# Randy Lemmon's Lawn Schedule?



## hippyfisher

Does anybody here follow his schedule? He is the guy on 740 AM. I printed up his stuff and it makes sense, but i was just wondereing if anyone has done it and what there results were.


----------



## Tate

I used to follow it. It works great, but when I followed it I had to mow every 3 -4 days. I used the Nitrophos brand of fertilizer with the pre-emergent herbicide etc.. Randy Lemmon says on his radio show he doesn't mow his lawn, but does do the fertilization and aeration himself. I decided it is too much work and fertilizer is expensive. Paying someone to mow it adds up too. I am switching to just mowing tall with limited organic fertilizer and maybe some epsom salt. I haven't fertilized this year yet and my yard is nice and green with very few weeds. I was really surprised how good it looks with no fertilize and no rain. I have a Honda mower that mulches extremely well. Maybe that helps. I am also in the process of converting a big chunk of my lawn to perennial, native, low maintenance flower and vegetable beds to reduce my lawn area. If you want your lawn to look great and you don't mind mowing it is a formula for success. No doubt. Good luck.

Tate


----------



## hippyfisher

Thanks. I've been in my house 7 months now and i'm trying to save my lawn from the previous owner's apathetic attitude. He really let it go. I actually dont mind mowing a lot, its always been kind of therepeutic for me. Thanks again.


----------



## Tate

Once you get it in shape you can kind of back off some on the schedule. If you haven't fertilized yet I would get the slow release Nitrophos for starters. Houston Garden Center and Ace Hardware are two places that carry it. I think Ace might be about $5 cheaper. One bag covers 7600 square feet. Randy says to turn your fertilizer down to half minus 1 I believe. So if you settings go up to 10 you would run it at 4 or if it goes to 20 run it around 9 etc. I found that the Hi Yield pre-emergent herbicide works best. I first used one of the other brands and couldn't even tell it was working. When I switched to Hi Yield I noticed a big difference. This is what the bag looks like.

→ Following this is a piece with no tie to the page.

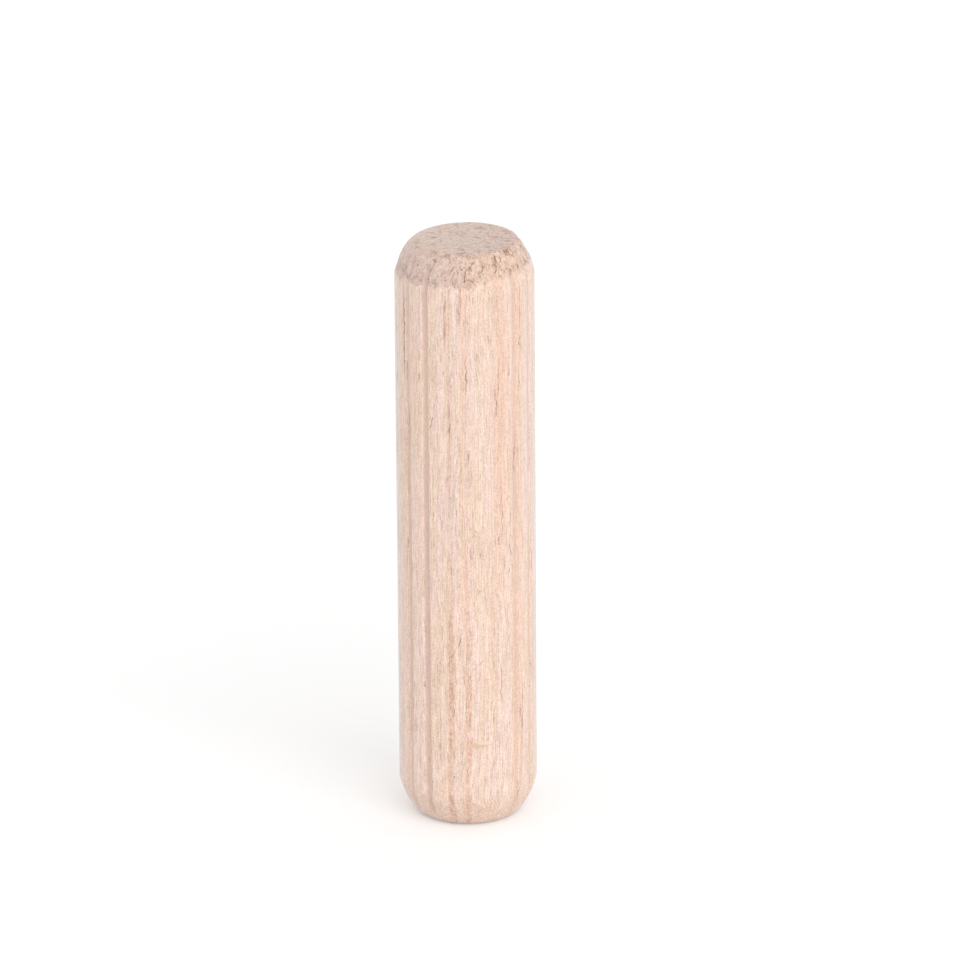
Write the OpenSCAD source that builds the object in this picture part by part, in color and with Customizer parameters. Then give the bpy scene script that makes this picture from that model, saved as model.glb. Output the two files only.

http://www.evergreenofjohnsoncity.c...ld Turf & Ornamental Weed & Grass Stopper.jpg

Hope this helps.

Tate


----------



## hippyfisher

Awesome. Is that the 2 in 1 herbicide he talks about? He says it like three different times but he never gives any names. And i had already used weed and feed before i heard about him so i'm going to jump in at the next fertilization time. I've already gotten rid of most of the weeds. my biggest problem now is getting the dead spots to come back, chinch bugs, and getting rid of that darned bermuda grass. It really took over a big portion in the front.


----------



## Tate

When I started the schedule I had a lot of bermuda grass also. Just mow tall and it will get choked out by the St. Augustine.

For the chinch bugs, read this if you haven't already. I had them once and got rid of them by following this.

http://www.ktrh.com/pages/gardenline-chinchbugs.html

I think that is the 2 in 1 because it includes Dimension. I think the Dimension is the key.

Good luck.

Tate


----------